### Data section
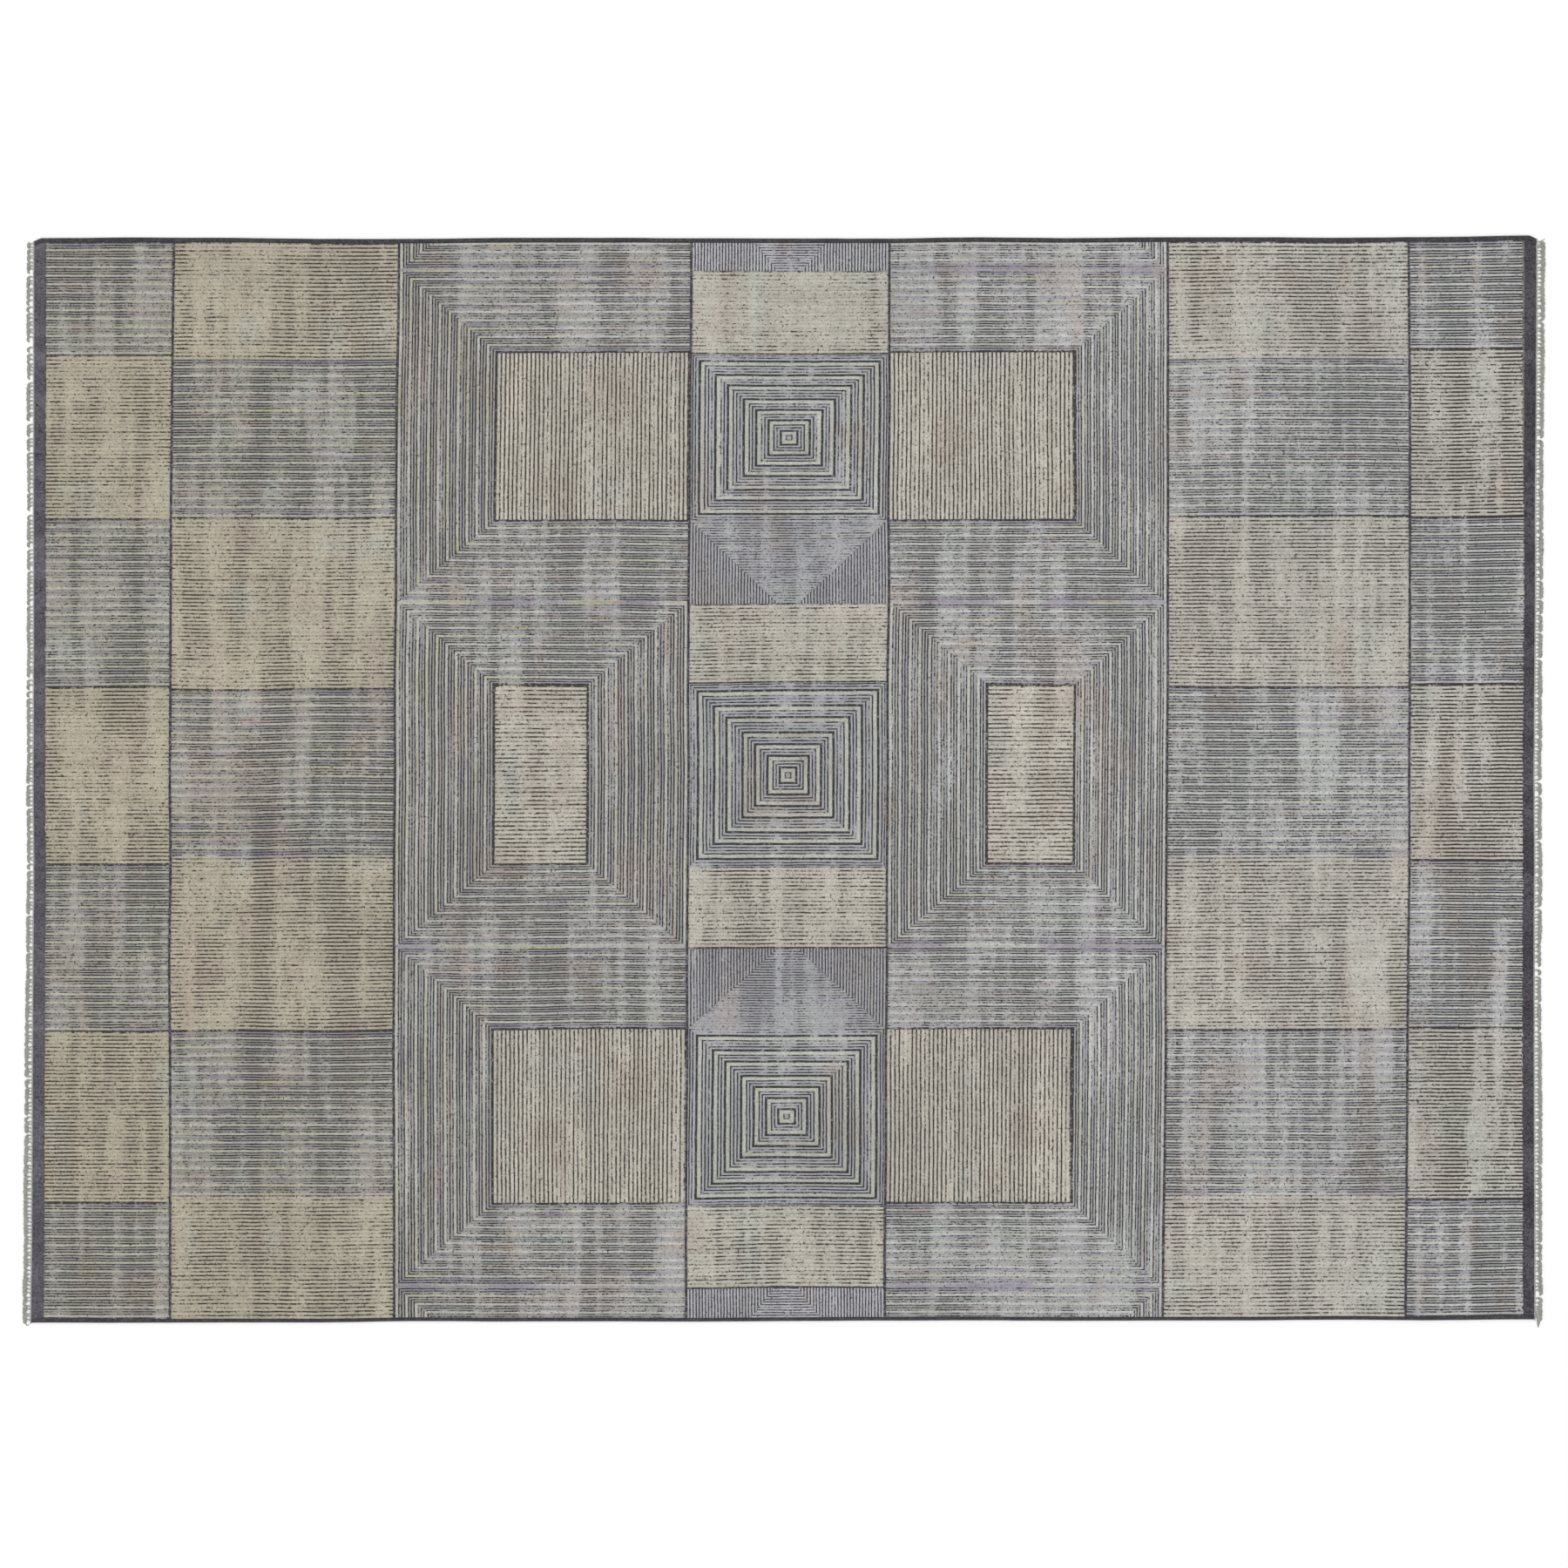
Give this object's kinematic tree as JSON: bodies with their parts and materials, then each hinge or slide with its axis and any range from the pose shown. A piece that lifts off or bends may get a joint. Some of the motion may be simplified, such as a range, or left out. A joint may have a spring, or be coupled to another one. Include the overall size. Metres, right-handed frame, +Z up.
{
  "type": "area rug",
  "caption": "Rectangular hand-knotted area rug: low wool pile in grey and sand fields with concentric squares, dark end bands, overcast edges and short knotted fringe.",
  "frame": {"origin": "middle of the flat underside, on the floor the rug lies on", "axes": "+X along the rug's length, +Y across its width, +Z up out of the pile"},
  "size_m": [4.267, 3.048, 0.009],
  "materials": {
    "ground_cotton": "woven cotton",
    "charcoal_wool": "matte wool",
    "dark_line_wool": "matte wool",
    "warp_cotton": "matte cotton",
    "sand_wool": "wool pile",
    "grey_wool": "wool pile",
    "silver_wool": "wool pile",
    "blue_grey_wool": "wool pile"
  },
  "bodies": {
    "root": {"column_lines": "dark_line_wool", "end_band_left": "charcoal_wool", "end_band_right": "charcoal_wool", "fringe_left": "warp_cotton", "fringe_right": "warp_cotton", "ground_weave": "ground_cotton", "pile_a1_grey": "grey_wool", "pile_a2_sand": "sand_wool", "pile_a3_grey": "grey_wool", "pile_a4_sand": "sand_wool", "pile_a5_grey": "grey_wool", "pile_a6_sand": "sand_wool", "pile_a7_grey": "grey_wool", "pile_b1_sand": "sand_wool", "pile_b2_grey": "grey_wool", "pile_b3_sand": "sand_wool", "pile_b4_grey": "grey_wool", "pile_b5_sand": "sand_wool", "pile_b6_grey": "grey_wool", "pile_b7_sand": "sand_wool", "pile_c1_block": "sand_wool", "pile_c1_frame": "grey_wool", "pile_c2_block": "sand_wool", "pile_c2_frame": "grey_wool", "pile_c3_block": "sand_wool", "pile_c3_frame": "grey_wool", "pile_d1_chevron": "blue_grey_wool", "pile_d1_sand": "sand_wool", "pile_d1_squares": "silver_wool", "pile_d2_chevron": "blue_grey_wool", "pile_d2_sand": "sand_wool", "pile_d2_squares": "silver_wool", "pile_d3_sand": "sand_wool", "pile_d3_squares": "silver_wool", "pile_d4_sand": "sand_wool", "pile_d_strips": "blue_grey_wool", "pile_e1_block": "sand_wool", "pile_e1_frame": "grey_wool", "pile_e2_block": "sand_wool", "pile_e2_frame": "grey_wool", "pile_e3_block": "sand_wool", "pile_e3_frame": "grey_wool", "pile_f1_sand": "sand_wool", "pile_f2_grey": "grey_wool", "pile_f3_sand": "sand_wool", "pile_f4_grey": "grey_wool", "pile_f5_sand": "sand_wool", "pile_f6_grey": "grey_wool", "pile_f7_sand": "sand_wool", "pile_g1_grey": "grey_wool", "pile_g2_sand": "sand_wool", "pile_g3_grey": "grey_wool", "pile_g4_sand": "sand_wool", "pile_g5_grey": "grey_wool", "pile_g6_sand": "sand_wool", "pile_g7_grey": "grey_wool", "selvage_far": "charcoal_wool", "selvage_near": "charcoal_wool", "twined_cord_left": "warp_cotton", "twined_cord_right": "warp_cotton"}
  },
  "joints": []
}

### Aim of the task
Show, from the material above, each line that includes the string "with".

### Task answer
Give this object's kinematic tree as JSON: bodies with their parts and materials, then each hinge or slide with its axis and any range from the pose shown. A piece that lifts off or bends may get a joint. Some of the motion may be simplified, such as a range, or left out. A joint may have a spring, or be coupled to another one. Include the overall size. Metres, right-handed frame, +Z up.
  "caption": "Rectangular hand-knotted area rug: low wool pile in grey and sand fields with concentric squares, dark end bands, overcast edges and short knotted fringe.",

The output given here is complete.